Objective -
Each line of the data that includes the string "model" is to be copied out.

Data provided -
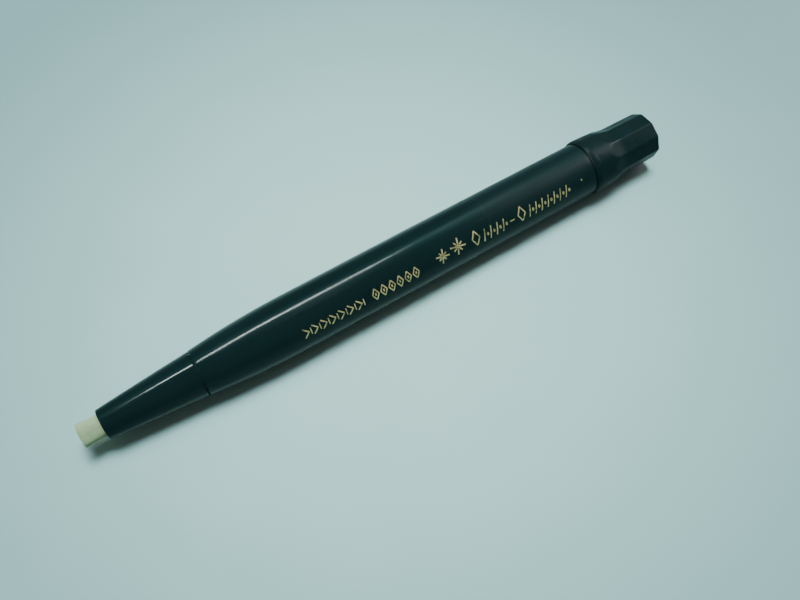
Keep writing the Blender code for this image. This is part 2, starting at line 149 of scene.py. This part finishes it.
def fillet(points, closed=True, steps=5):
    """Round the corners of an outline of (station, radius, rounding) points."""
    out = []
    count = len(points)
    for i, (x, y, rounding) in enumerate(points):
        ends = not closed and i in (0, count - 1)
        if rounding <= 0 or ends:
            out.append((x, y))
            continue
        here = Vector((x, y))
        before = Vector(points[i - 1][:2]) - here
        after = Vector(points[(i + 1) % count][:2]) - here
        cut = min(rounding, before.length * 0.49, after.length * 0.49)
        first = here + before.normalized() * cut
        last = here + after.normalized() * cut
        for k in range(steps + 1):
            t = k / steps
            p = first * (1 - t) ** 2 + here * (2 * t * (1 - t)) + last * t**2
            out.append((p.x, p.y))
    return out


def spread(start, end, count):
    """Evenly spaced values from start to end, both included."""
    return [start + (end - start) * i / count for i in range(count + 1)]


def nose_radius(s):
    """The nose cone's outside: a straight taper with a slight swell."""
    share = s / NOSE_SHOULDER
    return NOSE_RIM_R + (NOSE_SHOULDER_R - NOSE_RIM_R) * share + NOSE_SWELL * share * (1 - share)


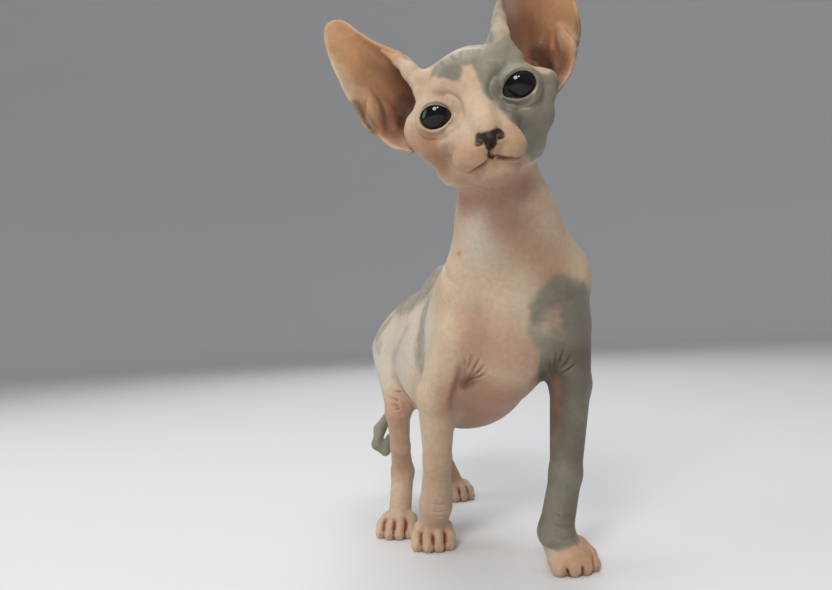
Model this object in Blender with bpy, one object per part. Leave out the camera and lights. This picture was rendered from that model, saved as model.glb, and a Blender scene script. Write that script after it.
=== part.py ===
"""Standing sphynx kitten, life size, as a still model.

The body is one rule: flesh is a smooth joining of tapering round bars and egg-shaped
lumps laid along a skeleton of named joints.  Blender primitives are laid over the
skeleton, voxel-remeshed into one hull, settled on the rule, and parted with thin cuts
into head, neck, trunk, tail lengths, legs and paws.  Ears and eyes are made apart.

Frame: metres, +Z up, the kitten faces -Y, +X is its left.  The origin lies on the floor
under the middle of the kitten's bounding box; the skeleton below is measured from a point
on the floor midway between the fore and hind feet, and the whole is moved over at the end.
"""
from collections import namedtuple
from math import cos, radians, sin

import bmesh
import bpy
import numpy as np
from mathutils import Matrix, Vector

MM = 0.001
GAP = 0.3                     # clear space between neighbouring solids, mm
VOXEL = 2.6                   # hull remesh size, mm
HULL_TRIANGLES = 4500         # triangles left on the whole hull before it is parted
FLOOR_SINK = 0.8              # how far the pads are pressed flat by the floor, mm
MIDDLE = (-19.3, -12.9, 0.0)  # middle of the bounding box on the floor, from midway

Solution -
Model this object in Blender with bpy, one object per part. Leave out the camera and lights. This picture was rendered from that model, saved as model.glb, and a Blender scene script. Write that script after it.
"""Standing sphynx kitten, life size, as a still model.